Staff WriterHave you ever wished there was a Web site where you could trade your books, check the menus of local restaurants, and look at professor ratings all in one place? Consider, then, checking out greysearch.com,, a new Web site created by Carlos Sawyerr-Ibriga ’07 and Ray Blackford ’07.
“We wanted to make a site that Vassar kids would find really useful,” said Blackford. “We basically just thought of features that we would like to see all in one place, and then put it together.”
Blackford said that he spent a lot of time this summer looking at Web sites like the popular free online classifieds craigslist.com, and thought that it would be useful to have a similar online community board that was college-based instead of city-based. He then presented this brainstorm to Sawyerr-Ibriga, and the two bounced ideas around for a while.
“It started as just a place where kids could trade their textbooks,” says Sawyerr-Ibriga. “I once bought a book on Amazon, and it turned out that it was a Vassar student who sold it to me. I could have just walked over to his room and bought it from him.”
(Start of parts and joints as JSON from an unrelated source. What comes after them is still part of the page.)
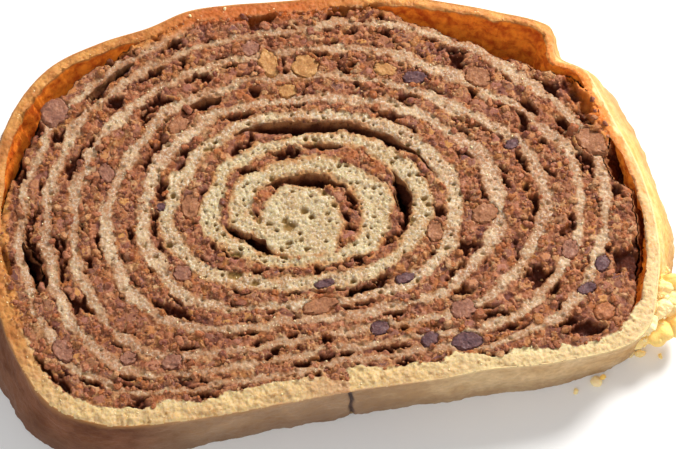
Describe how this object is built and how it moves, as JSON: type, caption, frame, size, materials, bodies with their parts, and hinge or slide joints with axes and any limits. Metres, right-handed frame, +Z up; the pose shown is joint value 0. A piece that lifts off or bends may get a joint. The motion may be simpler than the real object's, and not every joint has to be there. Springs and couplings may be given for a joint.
{
  "type": "nut roll slice",
  "caption": "Slice of a rolled yeast pastry with walnut filling, lying on one cut face: a spiral of dough layers inside a domed crust with a flat base.",
  "frame": {"origin": "under the middle of the slice, on the surface that its lower cut face rests on", "axes": "+X along the flat base crust of the roll, +Y from that base to the domed top of the roll, +Z up, out of the cut face that shows"},
  "size_m": [0.1342, 0.0843, 0.015],
  "materials": {
    "dough": "matt",
    "filling": "matt",
    "nut_pale": "matt",
    "nut_brown": "matt",
    "nut_mauve": "matt",
    "nut_dark": "matt",
    "nut_amber": "matt"
  },
  "bodies": {
    "root": {"dough": "dough", "filling": "filling", "filling_core": "filling", "nut_right_top": "nut_brown", "nut_right_middle": "nut_brown", "nut_top_round": "nut_pale", "nut_top_tall": "nut_pale", "nut_left_gap": "nut_mauve", "nut_left_inner": "nut_brown", "nut_left_upper": "nut_brown", "nut_top_dark": "nut_dark", "nut_top_flat": "nut_pale", "nut_right_shoulder": "nut_brown", "nut_low_right": "nut_mauve", "nut_base_right": "nut_dark", "nut_low_middle": "nut_brown", "nut_right_corner": "nut_amber", "nut_left_corner": "nut_mauve"}
  },
  "joints": []
}
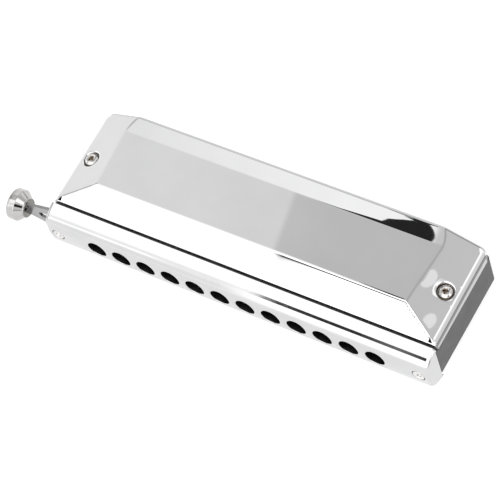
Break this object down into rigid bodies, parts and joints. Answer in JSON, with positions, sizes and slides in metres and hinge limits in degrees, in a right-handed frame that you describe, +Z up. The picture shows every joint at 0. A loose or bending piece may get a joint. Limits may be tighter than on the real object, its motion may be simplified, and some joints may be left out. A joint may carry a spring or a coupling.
{
  "type": "chromatic harmonica",
  "caption": "Chromatic harmonica with stamped metal covers, a rounded mouthpiece with a row of round holes, and a sprung side slide worked by a turned knob.",
  "frame": {"origin": "on the flat plateau of the lower cover, under the middle of the row of mouth holes' length, 26 mm behind the mouthpiece's front face", "axes": "+X along the instrument away from the slide's knob, +Y from the mouthpiece to the open rear, +Z up"},
  "size_m": [0.1621, 0.045, 0.0307],
  "materials": {
    "comb": "dark moulded plastic, satin",
    "reed_plate": "ground brass",
    "reed": "rolled brass with fine file marks",
    "valve": "thin translucent plastic strip",
    "cover": "polished plated sheet",
    "mouthpiece": "polished plate",
    "knob": "turned and plated",
    "slide": "lapped steel sheet",
    "slide_guide": "lapped steel sheet",
    "screw": "nickel-plated steel",
    "bumper": "soft tube",
    "spring": "spring steel strip"
  },
  "bodies": {
    "harmonica": {"comb": "comb", "upper_reed_plate": "reed_plate", "lower_reed_plate": "reed_plate", "upper_draw_reeds": "reed", "lower_draw_reeds": "reed", "upper_blow_reeds": "reed", "lower_blow_reeds": "reed", "upper_inner_valves": "valve", "lower_inner_valves": "valve", "upper_outer_valves": "valve", "lower_outer_valves": "valve", "upper_cover": "cover", "lower_cover": "cover", "cover_screws": "screw", "mouthpiece": "mouthpiece", "mouthpiece_screws": "screw", "slide_cage": "slide_guide", "slide_back_plate": "slide_guide", "slide_bumpers": "bumper", "slide_spring": "spring"},
    "slide": {"slide": "slide", "slide_knob": "knob"}
  },
  "joints": [
    {"name": "slide_press", "type": "slide", "parent": "harmonica", "child": "slide", "axis": [1, 0, 0], "range_m": [0, 0.0048], "stiffness_N_per_m": 400, "springref_m": -0.003, "deforming": ["slide_spring"]}
  ]
}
Besides textbooks, restaurant menus, professor ratings and the “rideboard,” the site also has sections for students to advertise events, look up local movie showtimes, buy and sell anything from a couch to a mini-fridge to a piece of clothing, and offer and request services such as knitting lessons and computer repair. There is also the “greychat” feature, which allows students to discuss whatever they want anonymously. In the “freespace” section, members can post artwork, pictures of parties or events they attended, or anything else they might want others to have access to.
“Greysearch was spawned out of necessity,” Blackford said. “Making it specific to Vassar means that the site will mold itself to the needs of Vassar students.”
Although students do have to create an account to use many of the features on the site, they can create their own unique username, which, Blackford explained, allows students to maintain their privacy. E-mail addresses are never shared on the site, and communication between members occurs through the site’s own e-mail forum. These privacy features aim to allow students more freedom to speak their minds, Blackford said.
Blackford said that the site is not meant to be a social network. “It’s more like Craigslist,” he said. “Without the whole freaky weird side. It’s meant as more of an online marketplace for students, like an online classifieds specific to Vassar students.”
Blackford and Sawyerr-Ibriga are not planning to profit from the site and claim that they just wanted to create something that would be useful to students.
The site is now up and running, but Sawyer-Ibriga said that changes and updates are still being made. “The site’s going to get a facelift,” he said. “We’re going to make some aesthetic changes, and we’re still playing with the freespace section.”
“As people start using it,” said Blackford, “I think the site will evolve. If they aren’t using a feature, we’ll take it off, and if users have ideas for new features they’d like to see, then we can create them.”